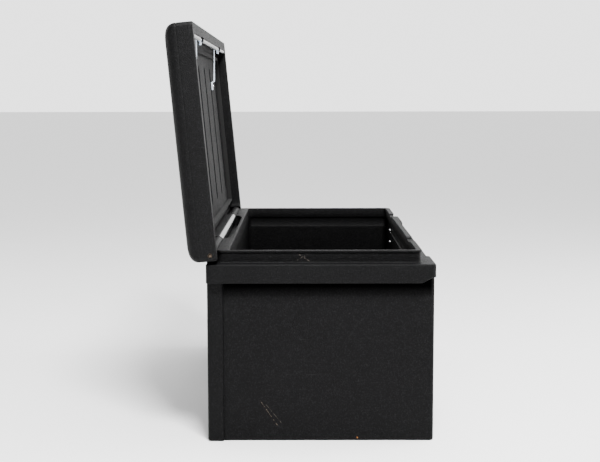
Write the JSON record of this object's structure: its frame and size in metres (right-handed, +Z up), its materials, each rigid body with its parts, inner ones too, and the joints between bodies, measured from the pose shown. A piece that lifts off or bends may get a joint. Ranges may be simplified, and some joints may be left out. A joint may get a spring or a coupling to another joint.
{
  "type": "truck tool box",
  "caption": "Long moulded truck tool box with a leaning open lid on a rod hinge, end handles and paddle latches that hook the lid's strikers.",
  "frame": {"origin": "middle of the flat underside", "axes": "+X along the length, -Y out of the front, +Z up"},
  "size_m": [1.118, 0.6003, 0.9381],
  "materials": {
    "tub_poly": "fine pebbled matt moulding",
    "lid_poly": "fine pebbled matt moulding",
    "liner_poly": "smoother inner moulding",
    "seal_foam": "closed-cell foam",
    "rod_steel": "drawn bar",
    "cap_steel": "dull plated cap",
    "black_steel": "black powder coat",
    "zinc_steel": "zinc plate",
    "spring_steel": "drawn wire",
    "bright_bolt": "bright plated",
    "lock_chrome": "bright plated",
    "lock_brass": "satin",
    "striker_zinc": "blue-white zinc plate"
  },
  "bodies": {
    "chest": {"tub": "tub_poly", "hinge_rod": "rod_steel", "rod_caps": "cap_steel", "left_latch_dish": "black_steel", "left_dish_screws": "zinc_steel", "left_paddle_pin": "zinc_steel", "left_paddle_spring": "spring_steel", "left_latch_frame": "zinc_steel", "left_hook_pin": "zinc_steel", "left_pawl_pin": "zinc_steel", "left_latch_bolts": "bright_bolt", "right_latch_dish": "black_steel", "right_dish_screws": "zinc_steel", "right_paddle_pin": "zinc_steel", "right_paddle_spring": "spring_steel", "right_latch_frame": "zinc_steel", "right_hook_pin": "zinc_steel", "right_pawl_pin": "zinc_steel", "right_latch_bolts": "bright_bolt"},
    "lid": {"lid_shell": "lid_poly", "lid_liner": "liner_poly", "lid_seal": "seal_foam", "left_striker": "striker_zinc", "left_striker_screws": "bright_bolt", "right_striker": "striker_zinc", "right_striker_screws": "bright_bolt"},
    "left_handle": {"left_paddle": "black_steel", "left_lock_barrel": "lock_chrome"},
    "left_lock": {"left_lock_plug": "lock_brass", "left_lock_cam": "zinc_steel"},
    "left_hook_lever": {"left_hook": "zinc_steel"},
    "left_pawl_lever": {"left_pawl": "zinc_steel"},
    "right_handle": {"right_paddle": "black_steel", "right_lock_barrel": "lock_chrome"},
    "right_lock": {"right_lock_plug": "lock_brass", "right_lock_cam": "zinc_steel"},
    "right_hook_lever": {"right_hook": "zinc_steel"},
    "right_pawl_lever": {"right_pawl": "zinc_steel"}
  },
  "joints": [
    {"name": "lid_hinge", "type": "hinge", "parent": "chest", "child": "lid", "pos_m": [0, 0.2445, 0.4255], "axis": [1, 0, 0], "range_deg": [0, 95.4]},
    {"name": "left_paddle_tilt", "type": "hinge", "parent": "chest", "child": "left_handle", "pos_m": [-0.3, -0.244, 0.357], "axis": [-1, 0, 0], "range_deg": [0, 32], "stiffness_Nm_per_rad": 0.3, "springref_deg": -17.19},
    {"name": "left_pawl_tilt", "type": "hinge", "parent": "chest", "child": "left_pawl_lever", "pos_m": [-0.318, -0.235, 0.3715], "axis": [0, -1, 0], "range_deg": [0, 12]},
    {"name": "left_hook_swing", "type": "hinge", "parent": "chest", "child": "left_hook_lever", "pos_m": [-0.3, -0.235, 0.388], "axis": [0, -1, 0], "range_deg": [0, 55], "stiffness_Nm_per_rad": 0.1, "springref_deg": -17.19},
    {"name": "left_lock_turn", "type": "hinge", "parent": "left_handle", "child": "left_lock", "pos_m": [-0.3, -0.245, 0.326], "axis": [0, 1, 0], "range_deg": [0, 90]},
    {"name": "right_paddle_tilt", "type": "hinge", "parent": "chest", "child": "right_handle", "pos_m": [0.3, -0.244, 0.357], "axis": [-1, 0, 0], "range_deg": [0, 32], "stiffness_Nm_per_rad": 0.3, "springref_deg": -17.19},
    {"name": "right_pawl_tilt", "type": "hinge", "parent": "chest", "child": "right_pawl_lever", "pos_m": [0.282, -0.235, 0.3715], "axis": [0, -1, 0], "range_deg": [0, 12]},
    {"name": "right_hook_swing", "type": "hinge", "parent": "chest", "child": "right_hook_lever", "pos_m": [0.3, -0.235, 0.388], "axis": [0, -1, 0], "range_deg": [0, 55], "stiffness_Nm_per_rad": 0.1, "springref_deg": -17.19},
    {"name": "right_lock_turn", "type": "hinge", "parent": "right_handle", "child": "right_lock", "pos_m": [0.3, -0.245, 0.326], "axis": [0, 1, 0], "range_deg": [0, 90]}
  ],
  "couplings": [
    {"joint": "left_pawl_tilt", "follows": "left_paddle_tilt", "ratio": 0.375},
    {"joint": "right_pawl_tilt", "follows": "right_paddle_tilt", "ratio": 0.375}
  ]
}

• Instructions for the task:
Print all of the data exactly as it was given.

• Result of the task:
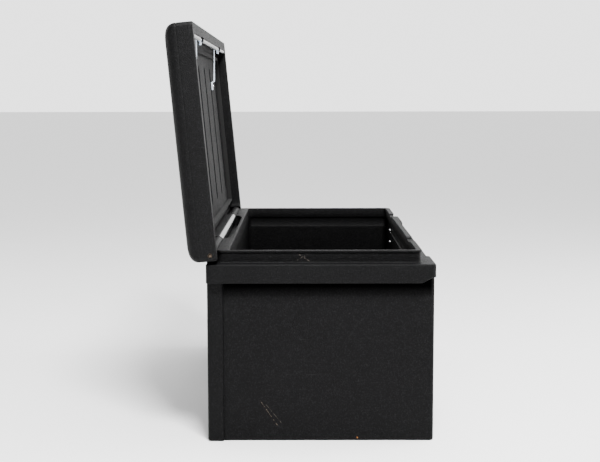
Write the JSON record of this object's structure: its frame and size in metres (right-handed, +Z up), its materials, each rigid body with its parts, inner ones too, and the joints between bodies, measured from the pose shown. A piece that lifts off or bends may get a joint. Ranges may be simplified, and some joints may be left out. A joint may get a spring or a coupling to another joint.
{
  "type": "truck tool box",
  "caption": "Long moulded truck tool box with a leaning open lid on a rod hinge, end handles and paddle latches that hook the lid's strikers.",
  "frame": {"origin": "middle of the flat underside", "axes": "+X along the length, -Y out of the front, +Z up"},
  "size_m": [1.118, 0.6003, 0.9381],
  "materials": {
    "tub_poly": "fine pebbled matt moulding",
    "lid_poly": "fine pebbled matt moulding",
    "liner_poly": "smoother inner moulding",
    "seal_foam": "closed-cell foam",
    "rod_steel": "drawn bar",
    "cap_steel": "dull plated cap",
    "black_steel": "black powder coat",
    "zinc_steel": "zinc plate",
    "spring_steel": "drawn wire",
    "bright_bolt": "bright plated",
    "lock_chrome": "bright plated",
    "lock_brass": "satin",
    "striker_zinc": "blue-white zinc plate"
  },
  "bodies": {
    "chest": {"tub": "tub_poly", "hinge_rod": "rod_steel", "rod_caps": "cap_steel", "left_latch_dish": "black_steel", "left_dish_screws": "zinc_steel", "left_paddle_pin": "zinc_steel", "left_paddle_spring": "spring_steel", "left_latch_frame": "zinc_steel", "left_hook_pin": "zinc_steel", "left_pawl_pin": "zinc_steel", "left_latch_bolts": "bright_bolt", "right_latch_dish": "black_steel", "right_dish_screws": "zinc_steel", "right_paddle_pin": "zinc_steel", "right_paddle_spring": "spring_steel", "right_latch_frame": "zinc_steel", "right_hook_pin": "zinc_steel", "right_pawl_pin": "zinc_steel", "right_latch_bolts": "bright_bolt"},
    "lid": {"lid_shell": "lid_poly", "lid_liner": "liner_poly", "lid_seal": "seal_foam", "left_striker": "striker_zinc", "left_striker_screws": "bright_bolt", "right_striker": "striker_zinc", "right_striker_screws": "bright_bolt"},
    "left_handle": {"left_paddle": "black_steel", "left_lock_barrel": "lock_chrome"},
    "left_lock": {"left_lock_plug": "lock_brass", "left_lock_cam": "zinc_steel"},
    "left_hook_lever": {"left_hook": "zinc_steel"},
    "left_pawl_lever": {"left_pawl": "zinc_steel"},
    "right_handle": {"right_paddle": "black_steel", "right_lock_barrel": "lock_chrome"},
    "right_lock": {"right_lock_plug": "lock_brass", "right_lock_cam": "zinc_steel"},
    "right_hook_lever": {"right_hook": "zinc_steel"},
    "right_pawl_lever": {"right_pawl": "zinc_steel"}
  },
  "joints": [
    {"name": "lid_hinge", "type": "hinge", "parent": "chest", "child": "lid", "pos_m": [0, 0.2445, 0.4255], "axis": [1, 0, 0], "range_deg": [0, 95.4]},
    {"name": "left_paddle_tilt", "type": "hinge", "parent": "chest", "child": "left_handle", "pos_m": [-0.3, -0.244, 0.357], "axis": [-1, 0, 0], "range_deg": [0, 32], "stiffness_Nm_per_rad": 0.3, "springref_deg": -17.19},
    {"name": "left_pawl_tilt", "type": "hinge", "parent": "chest", "child": "left_pawl_lever", "pos_m": [-0.318, -0.235, 0.3715], "axis": [0, -1, 0], "range_deg": [0, 12]},
    {"name": "left_hook_swing", "type": "hinge", "parent": "chest", "child": "left_hook_lever", "pos_m": [-0.3, -0.235, 0.388], "axis": [0, -1, 0], "range_deg": [0, 55], "stiffness_Nm_per_rad": 0.1, "springref_deg": -17.19},
    {"name": "left_lock_turn", "type": "hinge", "parent": "left_handle", "child": "left_lock", "pos_m": [-0.3, -0.245, 0.326], "axis": [0, 1, 0], "range_deg": [0, 90]},
    {"name": "right_paddle_tilt", "type": "hinge", "parent": "chest", "child": "right_handle", "pos_m": [0.3, -0.244, 0.357], "axis": [-1, 0, 0], "range_deg": [0, 32], "stiffness_Nm_per_rad": 0.3, "springref_deg": -17.19},
    {"name": "right_pawl_tilt", "type": "hinge", "parent": "chest", "child": "right_pawl_lever", "pos_m": [0.282, -0.235, 0.3715], "axis": [0, -1, 0], "range_deg": [0, 12]},
    {"name": "right_hook_swing", "type": "hinge", "parent": "chest", "child": "right_hook_lever", "pos_m": [0.3, -0.235, 0.388], "axis": [0, -1, 0], "range_deg": [0, 55], "stiffness_Nm_per_rad": 0.1, "springref_deg": -17.19},
    {"name": "right_lock_turn", "type": "hinge", "parent": "right_handle", "child": "right_lock", "pos_m": [0.3, -0.245, 0.326], "axis": [0, 1, 0], "range_deg": [0, 90]}
  ],
  "couplings": [
    {"joint": "left_pawl_tilt", "follows": "left_paddle_tilt", "ratio": 0.375},
    {"joint": "right_pawl_tilt", "follows": "right_paddle_tilt", "ratio": 0.375}
  ]
}